江清洛听了,很是焦虑道:“这事…事关重大,可不能乱下定论,你且晚上再来一趟。”
徐太医点头,便先行离开,江清洛还是有些没反应过来,这个消息来的太过突然。
如果真的是喜脉,那这孩子必定不是江墨染的,这岳玲珑竟然如此大胆,也打起了这混淆皇室血脉的主意,这倒是给自己省心了,连装神弄鬼都省了……
潋滟见人走了,便进来收拾了茶盏碎片,江清洛便悄悄说道:“潋滟,你一会去趟御膳房,说皇上晚上在岳常在处,把晚膳送过去,再烫一壶酒,记着去跟御膳房说,一定要暖好的甜酒。”
潋滟听了,皱了皱眉:“暖好的甜酒?我怎么没喝过。”
江清洛也没心思解释,只是说道:“这酒不适合你。”
潋滟只得迷迷糊糊往御膳房来,郑师傅倒是听得明白,立马答应了下来。
扶陵宫偏殿内,江墨染与岳玲珑下了几盘棋,不知不觉到了黄昏,便听康禄在外头敲门说道:“皇上,相国大人过来了,说是找皇上您有事儿。”
江墨染一听,微微一愣,令狐亭序过来了?
江墨染怕有什么事,便对岳玲珑说道:“你且在这儿好生住着,朕去处理一些朝政,晚上回来陪你。”
说罢,出了来,见到康禄便问道:“这相国大人早朝的时候,还没什么事呢,怎么突然要找朕?”
康禄便忐忑道:“皇上恕罪,哪是什么相国大人找您,是长公主……长公主说有急事要找皇上,这才找了个由头把您请出来,说是不想让岳常在起疑心。”
江墨染听了,似乎是什么了不得的大事,便匆忙去了江清洛那边,却还看见了徐太医也在里头候着,瞧这架势,江墨染竟然有一种不好的预感……
潋滟与康禄在外头守着,江清洛便把午后徐太医说的话,一五一十告诉了江墨染,江墨染听后一脸阴沉,缓缓点头道:“好啊,这后宫真是翻了天了,一个两个不拿皇室血脉当回事儿!”
徐太医额头已然冒出冷汗来,这自己算是知道了什么不该知道的宫闱秘事……
“你,”江墨染突然开口对徐太医说道,“一会去给岳常在诊脉,无论什么结果,立刻过来见朕!不得有误!”
徐太医听后立马出了去,江清洛在旁,看着江墨染脸色铁青,便轻声说道:“皇兄,你不觉得,当下算是个好时机么?”

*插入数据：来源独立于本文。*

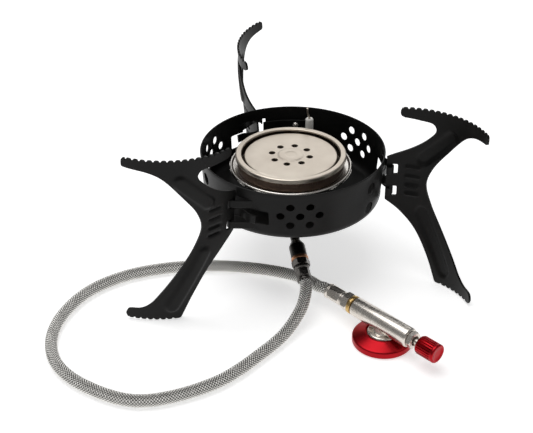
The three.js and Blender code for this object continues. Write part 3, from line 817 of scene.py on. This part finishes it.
def bent_leg(flat):
    """Presses the dents, rolls the plate to its curve and leans it."""
    bm = bmesh.new()
    bm.from_mesh(flat)
    for vert in bm.verts:
        s, z, depth = vert.co
        spot, heading = leg_plan(s)
        across = Vector((-math.sin(heading), math.cos(heading)))
        spot = spot + across * (pressed_in(Vector((s, z))) - depth)
        vert.co = (spot.x, spot.y, z)
    return lean(joined(bm, leg_tab()))


def legs():
    flat = flat_leg()
    for name, azimuth in LEG_AZIMUTHS.items():
        plate = at_azimuth(swung(bent_leg(flat.data), LEG_SWING[name]), azimuth)
        piece(name + "_plate", plate, BLACK, [name], "legs", body=name, sharp=40, bevel=0.22)
    bpy.data.objects.remove(flat)


# --------------------------------------------------------------------- burner
def on_burner(bm):
    return moved(bm, Matrix.Translation(BURNER))


def burner():
    pan = ring([(6.8, 69.6), (33, 69.6), (36.6, 72.6), (36.6, 77.4), (41.1, 77.4), (42.5, 77.7),
                (42.7, 79.2), (41.7, 80.4), (40.7, 79.8), (40.3, 78.6), (35.8, 78.6), (35.8, 73),
                (32.7, 70.5), (6.8, 70.5)], 0.6, 160)
    piece("burner_pan_shell", on_burner(pan), BRIGHT, ["burner_pan"], "burner_steel")
    top = ring([(34.3, 86.9), (37.6, 86.9), (37.6, 85.4), (38.4, 85.4), (38.4, 87.9), (37.7, 88.5),
                (34.7, 88.5), (34.3, 88.1)], 0.35, 160)
    piece("burner_top_ring", on_burner(top), SATIN, ["top_ring"], "burner_steel")
    # Painted shade: the band's dark colour stands for the shade in its ports.
    piece("burner_side_band", on_burner(fluted_band()), BAND_IN_PAINTED_SHADE, ["side_band"], "heated_steel")
    cap = to_object("cap", solid_turn([
        (0, 85.4), (31.4, 85.4), (31.4, 83.5), (32.2, 83.5), (32.2, 86.3), (31.6, 86.7), (24, 86.7),
        (17.6, 86.75), (16.8, 86.75), (9.4, 86.75), (8, 87.2), (4.6, 87.3), (3.2, 87.05),
        (0, 87)], 0.5, 160))
    holes = []
    for i in range(8):
        angle = math.radians(33.6 + 45 * i)
        hole = solid_turn([(0, 80), (2.3, 80), (2.3, 95), (0, 95)], 0.01, 40)
        holes.append(moved(hole, Matrix.Translation((13.3 * math.cos(angle),
                                                     13.3 * math.sin(angle), 0))))
    boolean(cap, joined(*holes))
    cap.data.transform(Matrix.Translation(BURNER))
    cap.name = "burner_cap_disc"
    finish(cap, SATIN, ["burner_cap"], "burner_steel", bevel=0.12)


def fluted_band():
    """The side band: a thin wall with fine upright flutes, in steel darkened with painted shade that
    stands for its ports.
    """
    flutes = 180
    steps = flutes * 4
    bm = bmesh.new()
    levels = [(0.0, 78.95), (0.0, 80.4), (1.0, 80.9), (1.0, 85.9), (0.0, 86.4), (0.0, 86.6)]
    outer, wall = 37.0, 0.6
    loops = []
    for depth, z in levels:
        loops.append([bm.verts.new((*circle_point(outer - 0.28 * depth * flute(i, 4), i, steps),
                                    z)) for i in range(steps)])
    for depth, z in reversed(levels):
        loops.append([bm.verts.new((*circle_point(outer - wall, i, steps), z))
                      for i in range(steps)])
    loops.append(loops[0])
    for low, high in zip(loops, loops[1:]):
        for i in range(steps):
            j = (i + 1) % steps
            bm.faces.new((low[i], low[j], high[j], high[i]))
    return bm


def flute(index, per_flute):
    return 0.5 + 0.5 * math.cos(2 * math.pi * index / per_flute)


def circle_point(radius, index, steps):
    angle = 2 * math.pi * index / steps
    return radius * math.cos(angle), radius * math.sin(angle)


# ------------------------------------------------------------- feed and valve
def sleeve(low, high, radius):
    """A sleeve crimped to six flats, with a round collar and groove at each end."""
    dip = radius - 0.7
    flat = radius * 0.89
    bm = ring([(1.4, low), (radius, low), (radius, low + 1.5), (dip, low + 2.1),
               (dip, low + 2.7), (radius, low + 3.1), (radius, high - 3.1), (dip, high - 2.7),
               (dip, high - 2.1), (radius, high - 1.5), (radius, high), (1.4, high)], 0.3, 96)
    for vert in bm.verts:
        if low + 2.6 < vert.co.z < high - 2.6:
            from_flat = (math.atan2(vert.co.y, vert.co.x) % (math.pi / 3)) - math.pi / 6
            reach = math.hypot(vert.co.x, vert.co.y)
            if reach > dip:
                squeeze = min(reach, flat / math.cos(from_flat)) / reach
                vert.co.x *= squeeze
                vert.co.y *= squeeze
    return bm


def chamfered_hex(across_flats, low, high):
    """A hexagon whose corners are turned off at both ends, as on any nut."""
    nut = to_object("nut", prism(hexagon(across_flats), low, high))
    tip = across_flats / 2 / math.cos(math.pi / 6)
    cone = solid_turn([(0, low - 0.01), (tip - 0.7, low - 0.01), (tip + 0.1, low + 0.8),
                       (tip + 0.1, high - 0.8), (tip - 0.7, high + 0.01), (0, high + 0.01)],
                      0.01, 96)
    boolean(nut, cone, "INTERSECT")
    bm = bmesh.new()
    bm.from_mesh(nut.data)
    bpy.data.objects.remove(nut)
    return bm


def hose_nut(low, high, nipple_low, nipple_high, across_flats):
    nipple = ring([(1.4, nipple_low), (2.9, nipple_low), (2.9, nipple_high),
                   (1.4, nipple_high)], 0.3, 48)
    return joined(chamfered_hex(across_flats, low, high), nipple)


def feed_line():
    pot = ring([(5.2, 48.3), (5.2, 53.6), (6.7, 53.6), (6.7, 41), (2.35, 41), (2.35, 48.3)],
               0.4, 96)
    arm = solid_turn([(0, 8), (3.25, 8), (3.25, 33.3), (5.65, 37.6), (5.65, 46.8), (3.2, 46.8),
                      (3.2, 40), (0, 40)], 0.5, 96)
    body = joined(on_burner(pot), along(arm, FEED_START, FEED_DIR))
    # Painted shade: the jet holder's nickel is darkened for the shade beneath the bowl.
    piece("jet_holder", body, NICKEL_IN_DEEP_SHADE, ["jet_body"], "jet_body")
    seal = ring([(3.2, 47.1), (6, 47.1), (6, 49.4), (3.2, 49.4)], 0.5, 72)
    piece("feed_copper_seal", along(seal, FEED_START, FEED_DIR), COPPER, ["feed_seal"], "copper")
    # Painted shade: the nut and crimp sleeve are nickel darkened for the shade beneath the bowl.
    nut = hose_nut(49.7, 54.3, 40, 50, 11.2)
    piece("feed_hose_nut", along(nut, FEED_START, FEED_DIR), NICKEL_IN_SHADE, ["feed_nut"], "nickel",
          bevel=0.15)
    crimp = sleeve(54.6, 65.6, 5.2)
    piece("feed_crimp_sleeve", along(crimp, FEED_START, FEED_DIR), NICKEL_IN_SHADE, ["feed_sleeve"],
          "nickel")


def on_valve(bm):
    return along(bm, VALVE_START, VALVE_DIR)


def on_disc(bm):
    spot = VALVE_START + VALVE_DIR * DISC_AT
    return moved(bm, Matrix.Translation((spot.x, spot.y, 0)))


def knurled_knob():
    """A knob with straight ridges and a plain end collar."""
    ridges = 24
    steps = ridges * 8
    bm = bmesh.new()
    rows = [(2.5, 82.0, 0), (5.4, 82.0, 0), (5.9, 82.35, 0), (6.2, 82.9, 0), (6.5, 83.5, 1),
            (6.5, 93.9, 1), (6.3, 94.4, 0), (6.5, 94.9, 0), (6.5, 96.1, 0), (6.3, 96.6, 0),
            (5.7, 96.9, 0), (4.8, 96.9, 0), (4.4, 96.5, 0), (2.0, 96.45, 0)]
    loops = []
    for radius, z, cut in rows:
        loop = []
        for i in range(steps):
            sink = 0.85 * cut * max(0.0, math.cos(2 * math.pi * i / 8)) ** 1.2
            loop.append(bm.verts.new((*circle_point(radius - sink, i, steps), z)))
        loops.append(loop)
    for low, high in zip(loops, loops[1:]):
        for i in range(steps):
            j = (i + 1) % steps
            bm.faces.new((low[i], low[j], high[j], high[i]))
    bm.faces.new(list(reversed(loops[0])))
    bm.faces.new(loops[-1])
    return bm


def valve():
    made = []

    def add(name, bm, mat, stands_for, slot, **how):
        made.append(piece(name, bm, mat, stands_for, slot, **how))

    add("valve_crimp_sleeve", on_valve(sleeve(0.5, 16, 5.4)), NICKEL, ["valve_sleeve"], "nickel")
    add("valve_hose_nut", on_valve(hose_nut(16.3, 21.5, 16.6, 32, 11.4)), NICKEL, ["valve_nut"],
        "nickel", bevel=0.15)
    seal = ring([(3.2, 21.8), (6.5, 21.8), (6.5, 24.8), (3.2, 24.8)], 0.7, 72)
    add("valve_brass_seal", on_valve(seal), BRASS, ["valve_seal"], "brass")
    barrel = ring([(3.2, 25.1), (5.6, 25.1), (6.7, 26.2), (6.7, 73), (6, 74), (4.6, 74),
                   (4.6, 65), (3.2, 60)], 0.4, 128)
    hub = ring([(5.56, 1.2), (10.3, 1.2), (10.3, 7.9), (9.6, 8.6), (6.4, 9), (6.4, 13),
                (5.56, 9.5)], 0.4, 96)
    add("valve_barrel", joined(on_valve(barrel), on_disc(hub)), NICKEL, ["valve_body"], "nickel")
    disc = ring([(10.6, 2.8), (16.6, 2.8), (17.4, 0), (19.6, 0), (20.2, 0.6), (20.2, 4.2),
                 (19.7, 4.8), (18.9, 5.2), (12.6, 7.4), (11.8, 7.75), (10.6, 7.8)], 0.35, 160)
    add("connector_ring", on_disc(disc), RED, ["connector_disc"], "red_anodised")
    gland = to_object("gland", chamfered_hex(10.4, 74.3, 77.8))
    recess = solid_turn([(0, 73), (2.4, 73), (2.4, 75.2), (3.5, 75.2), (3.5, 80), (0, 80)], 0.01, 48)
    boolean(gland, recess)
    bm = bmesh.new()
    bm.from_mesh(gland.data)
    bpy.data.objects.remove(gland)
    add("valve_gland_nut", on_valve(bm), NICKEL, ["gland_nut"], "nickel", bevel=0.12)
    stem = solid_turn([(0, 52.5), (0.6, 52.5), (1.9, 56), (1.9, 64.8), (2.3, 65), (2.3, 90),
                       (0, 90)], 0.2, 64)
    add("valve_stem", on_valve(stem), NICKEL, ["spindle"], "burner_steel", body="valve_knob")
    add("valve_knob_grip", on_valve(knurled_knob()), RED, ["knob"], "red_anodised",
        body="valve_knob", sharp=50)
    return made


# -------------------------------------------------------------------- igniter
def igniter():
    ceramic = ring([(1, 62), (2.1, 62), (2.1, 74.5), (3.4, 74.5), (3.4, 76.3), (2.9, 77),
                    (2.9, 89.4), (2.1, 90.4), (1, 90.4)], 0.3, 64)
    piece("igniter_insulator", moved(ceramic, Matrix.Translation(IGNITER)), CERAMIC,
          ["igniter_ceramic"], "ceramic")
    path = [outward(168 + (201 - 168) * i / 40) * STRIP_R for i in range(41)]
    band = strip([Vector((p.x, p.y)) for p in path], 1, 73, 81.8)
    corners = [(6.8, 42.5), (16.8, 42.5), (16.8, 59), (6.8, 59)]
    shelf = prism([(p.x, p.y) for p in rounded(corners, 1.2, closed=True)], 73, 74.2)
    holder = to_object("holder", shelf)
    hole = solid_turn([(0, 60), (2.4, 60), (2.4, 80), (0, 80)], 0.01, 40)
    boolean(holder, moved(hole, Matrix.Translation(IGNITER)))
    bm = bmesh.new()
    bm.from_mesh(holder.data)
    bpy.data.objects.remove(holder)
    piece("igniter_strip", joined(band, bm), BLACK, ["igniter_bracket"], "bowl", bevel=0.15)
    head = solid_turn([(0, 57.9), (1.0, 58.0), (1.2, 58.4), (1.6, 58.1), (2.2, 58.7), (2.3, 59.9),
                       (0, 59.9)], 0.25, 64)
    tail = solid_turn([(0, 63.4), (2.1, 63.4), (1.8, 64.1), (0, 64.4)], 0.25, 48)
    shank = solid_turn([(0, 59.9), (1.3, 59.9), (1.3, 64), (0, 64)], 0.05, 32)
    rivet = along(joined(head, shank, tail), Vector((0, 0, RIVET_Z)), outward(RIVET_AZIMUTH))
    piece("igniter_rivet_head", rivet, BRIGHT, ["igniter_rivet"], "burner_steel")


def small_pieces():
    """CAD pieces whose own shape is right get a finished material."""
    for mat, names in ((SATIN, ("mixing_tube", "lock_nut", "diffuser", "igniter_wire",
                                "piezo_screw")),
                       (BRASS, ("jet", "valve_pin")),
                       (RUBBER, ("connector_seal", "spindle_seal", "igniter_lead")),
                       (PLASTIC, ("piezo_housing", "piezo_button"))):
        for name in names:
            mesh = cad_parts[name].data
            mesh.materials.clear()
            mesh.materials.append(mat)


# ----------------------------------------------------------- floor and lights
def studio():
    floor = bpy.data.meshes.new("floor")
    reach = 6
    floor.from_pydata([(-reach, -reach, 0), (reach, -reach, 0), (reach, reach, 0),
                       (-reach, reach, 0)], [], [(0, 1, 2, 3)])
    obj = bpy.data.objects.new("floor", floor)
    obj.location.z = -0.0002
    bpy.context.scene.collection.objects.link(obj)
    white = material("floor_paper", (0.93, 0.93, 0.93), 0.0, 0.9, 0.0)
    grain = noise(white, place(white), 300, 3)
    link(white, tint(white, grain, (0.925, 0.925, 0.925), (0.935, 0.935, 0.935)),
         shader_of(white).inputs["Base Color"])
    shader_of(white).inputs["Emission Color"].default_value = (1, 1, 1, 1)
    shader_of(white).inputs["Emission Strength"].default_value = 0.55
    floor.materials.append(white)

    world = bpy.data.worlds.new("studio")
    bpy.context.scene.world = world
    world.use_nodes = True
    world.node_tree.nodes["Background"].inputs["Color"].default_value = (1, 1, 1, 1)
    world.node_tree.nodes["Background"].inputs["Strength"].default_value = 0.22

    for name, spot, size, power in (("top", (-0.3, 0.0, 1.3), 1.1, 9),
                                    ("back", (0.1, 1.5, 0.75), 1.3, 4.6)):
        light = bpy.data.lights.new(name, "AREA")
        light.size = size
        light.energy = power
        lamp = bpy.data.objects.new(name, light)
        bpy.context.scene.collection.objects.link(lamp)
        lamp.location = spot
        lamp.rotation_mode = "QUATERNION"
        lamp.rotation_quaternion = (Vector((0, 0, 0.05)) - Vector(spot)).to_track_quat("-Z", "Y")
    bpy.context.scene.view_settings.view_transform = "Standard"


# ------------------------------------------------------------------- assembly
make_camera()
hose, hose_path, hose_length = braided_hose()
valve_pieces = valve()
bowl()
legs()
burner()
feed_line()
igniter()
small_pieces()
studio()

江墨染看了她一眼,江清洛便说道:“岳玲珑有了身孕,但是她自己并没有察觉,都说是女子有孕,一般到怀孕两个多月才能有所察觉,如果趁现在岳常在不知情,皇兄与她逢场作戏,一切,也能简单很多。”
江墨染有些不解道:“如何逢场作戏?”
江清洛说道:“我也只是猜测,如果岳玲珑并不知道自己有身孕,那皇兄今天晚上就留宿岳玲珑那儿,或许再过一个月,她就能有所感觉,届时让太医统一口径,让岳玲珑误以为这是皇上的孩子,这样她会一时得意,也会也会放松警惕,也方便我们去找这所谓的奸夫,与岳玲珑私通的人,必定是宫中的侍卫,不知道为什么,我总觉得这事和季世书脱不了干系……”
“季世书!”江墨染听了立马皱眉道,“他居然敢搞到朕的头上了!”
“之前,季世书与后宫来往频繁,我也只是假设,如果皇兄今晚留宿,对于岳玲珑来说,这是一个有孕的好时机,你猜,岳玲珑会不会趁这段时间,与人幽会,这样,有孕的机会……会不会更多一些。”